Scene 4:  Next stop: Another giant lecture hall, a lecture on French impressionism, Monet at Giverny.  It's Russo's daughter Katie, a professor of art history (and the sex scandal lady).  As the students leave, she notes that her Dad doesn't like interacting with other humans, so they can get extra credit for looking him in the eye and saying "I love you very much."  A student does it!

Next Katie points out that the college has asked Russo to do a reading a billion times; why agree now?  "Admit it -- you're checking up on me, to see if I'm ok after the sex scandal."  We finally find out what it is: her husband Archie dumped her for a grad student.  Hetero Romance Problem #1.  

She has no idea why.

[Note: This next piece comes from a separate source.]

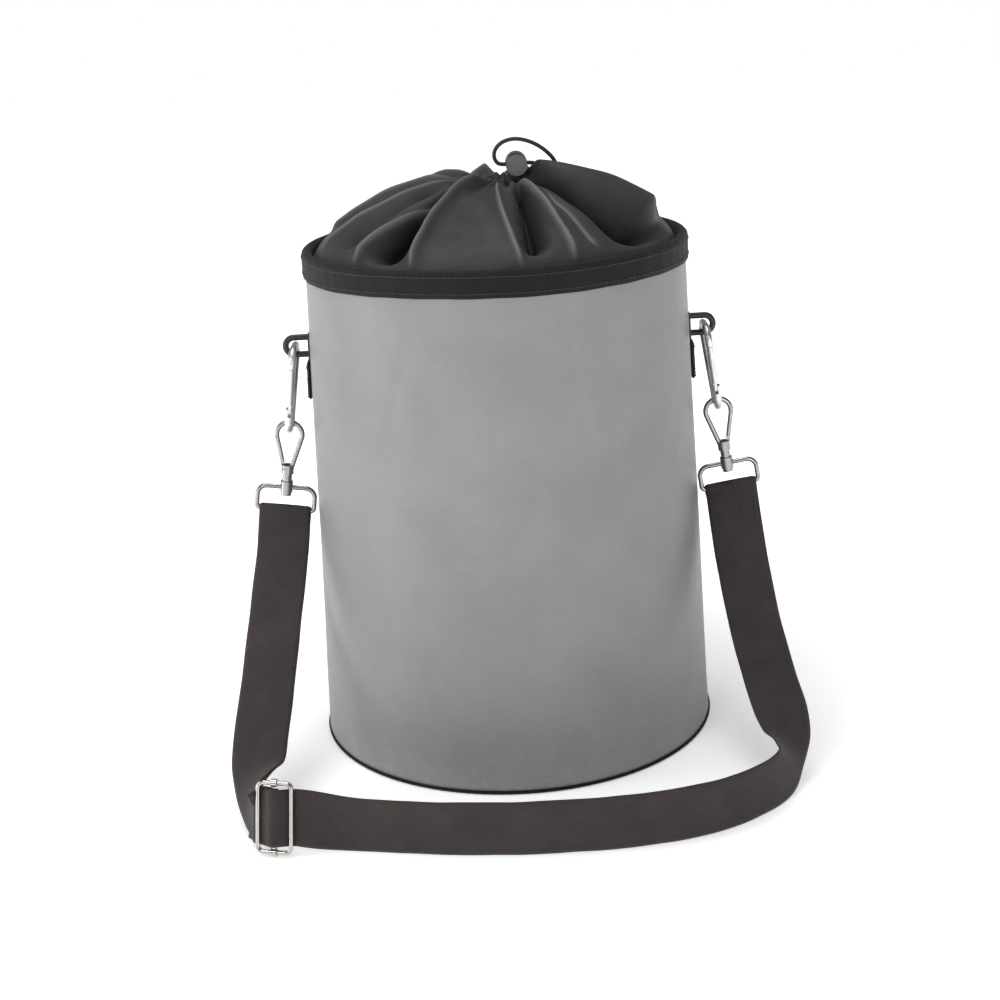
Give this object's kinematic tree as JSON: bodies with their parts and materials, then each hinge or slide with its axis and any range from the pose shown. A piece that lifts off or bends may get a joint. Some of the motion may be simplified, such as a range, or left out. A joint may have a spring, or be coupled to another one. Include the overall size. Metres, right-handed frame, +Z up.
{
  "type": "rope storage bag",
  "caption": "Upright round rope bag with a gathered drawcord collar, side loops, and a webbing carry strap hung on carabiners and swivel snap hooks.",
  "frame": {"origin": "centre of the base, on the surface that the bag stands on", "axes": "+Z up the bag; +X through the right side loop; the strap lies towards -Y"},
  "size_m": [0.4003, 0.3785, 0.4362],
  "materials": {
    "wall_fabric": "satin coated fabric",
    "base_fabric": "matte coated fabric",
    "stiffener": "matte sheet",
    "black_trim": "matte woven tape",
    "collar_nylon": "soft sheen nylon",
    "drawcord": "braided cord",
    "lock_plastic": "moulded",
    "button_plastic": "moulded",
    "spring_wire": "drawn wire",
    "loop_rubber": "satin",
    "plated_steel": "nickel plated",
    "gate_steel": "nickel plated",
    "pin_steel": "riveted",
    "wire_steel": "nickel plated wire",
    "strap_webbing": "matte woven webbing"
  },
  "bodies": {
    "root": {"wall_panel": "wall_fabric", "base_panel": "base_fabric", "base_board": "stiffener", "base_piping": "black_trim", "rim_hoop": "stiffener", "rim_binding": "black_trim", "collar": "collar_nylon", "collar_hem": "collar_nylon", "drawcord": "drawcord", "side_tab_left": "black_trim", "side_tab_right": "black_trim", "side_loop_left": "loop_rubber", "side_loop_right": "loop_rubber"},
    "lock": {"lock_body": "lock_plastic", "lock_spring": "spring_wire"},
    "button": {"lock_button": "button_plastic"},
    "strap": {"strap_webbing": "strap_webbing", "strap_ring_left": "plated_steel", "strap_ring_right": "plated_steel", "adjuster_frame": "wire_steel", "adjuster_bar": "wire_steel"},
    "carabiner_left": {"carabiner_frame_left": "plated_steel", "carabiner_pin_left": "pin_steel"},
    "carabiner_gate_left": {"carabiner_gate_left": "gate_steel"},
    "hook_left": {"hook_body_left": "plated_steel", "hook_pin_left": "pin_steel"},
    "hook_gate_left": {"hook_gate_left": "gate_steel"},
    "carabiner_right": {"carabiner_frame_right": "plated_steel", "carabiner_pin_right": "pin_steel"},
    "carabiner_gate_right": {"carabiner_gate_right": "gate_steel"},
    "hook_right": {"hook_body_right": "plated_steel", "hook_pin_right": "pin_steel"},
    "hook_gate_right": {"hook_gate_right": "gate_steel"}
  },
  "joints": [
    {"name": "strap_lift", "type": "hinge", "parent": "root", "child": "strap", "pos_m": [0, 0, 0.23758], "axis": [-1, 0, 0], "range_deg": [0, 90]},
    {"name": "lock_slide", "type": "slide", "parent": "root", "child": "lock", "axis": [-1, 0, 0], "range_m": [0, 0.003]},
    {"name": "lock_button", "type": "slide", "parent": "lock", "child": "button", "axis": [0, 1, 0], "range_m": [0, 0.0035], "stiffness_N_per_m": 400, "springref_m": -0.002, "deforming": ["lock_spring"]},
    {"name": "carabiner_twist_left", "type": "hinge", "parent": "root", "child": "carabiner_left", "pos_m": [-0.1485, 0, 0.2933], "axis": [0.1426, 0, 0.9898], "range_deg": [-6, 6]},
    {"name": "carabiner_gate_left", "type": "hinge", "parent": "carabiner_left", "child": "carabiner_gate_left", "pos_m": [-0.15504, -0.01042, 0.24795], "axis": [-0.9898, 0, 0.1426], "range_deg": [0, 20], "stiffness_Nm_per_rad": 0.05, "springref_deg": -17.19},
    {"name": "hook_swivel_left", "type": "hinge", "parent": "strap", "child": "hook_left", "pos_m": [-0.15653, 0, 0.23758], "axis": [0.1426, 0, 0.9898], "range_deg": [-6, 6]},
    {"name": "hook_gate_left", "type": "hinge", "parent": "hook_left", "child": "hook_gate_left", "pos_m": [-0.16421, 0, 0.20322], "axis": [0, 1, 0], "range_deg": [0, 14], "stiffness_Nm_per_rad": 0.02, "springref_deg": -17.19},
    {"name": "carabiner_twist_right", "type": "hinge", "parent": "root", "child": "carabiner_right", "pos_m": [0.1485, 0, 0.2933], "axis": [-0.1426, 0, 0.9898], "range_deg": [-6, 6]},
    {"name": "carabiner_gate_right", "type": "hinge", "parent": "carabiner_right", "child": "carabiner_gate_right", "pos_m": [0.15504, -0.01042, 0.24795], "axis": [-0.9898, 0, -0.1426], "range_deg": [0, 20], "stiffness_Nm_per_rad": 0.05, "springref_deg": -17.19},
    {"name": "hook_swivel_right", "type": "hinge", "parent": "strap", "child": "hook_right", "pos_m": [0.15653, 0, 0.23758], "axis": [-0.1426, 0, 0.9898], "range_deg": [-6, 6]},
    {"name": "hook_gate_right", "type": "hinge", "parent": "hook_right", "child": "hook_gate_right", "pos_m": [0.16421, 0, 0.20322], "axis": [0, -1, 0], "range_deg": [0, 14], "stiffness_Nm_per_rad": 0.02, "springref_deg": -17.19}
  ]
}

Everything was normal, and then she was moving into the dead hockey coach's house.   Everybody on campus knows, and keeps staring at her and asking questions.  And it's difficult to avoid running into him or his new girlfriend on a small campus.  She's about to crack.

She points them out, sitting on a park bench.  "The girlfriend isn't even hot.  She's like a regular person.  Why did he dump me for her?"  Maybe he liked her personality?

As Russo peeks through the bushes, husband Archie and the girlfriend leave, and a lesbian couple notice him.  They think he's a perv, har har.   He runs away as they film him.  

Spoiler alert: This is set up to have consequences, like Russo being arrested, or the job offer rescinded, but it is never mentioned again.


Scene 5
: Russo stops at a convenience store for some water.  Tommy (Maximo Salas), the jock from earlier, praises the Rooster books. Uh-oh, he forgot his id, so Russo buys his beer for him.  If he's under 21, you're in big trouble, buddy.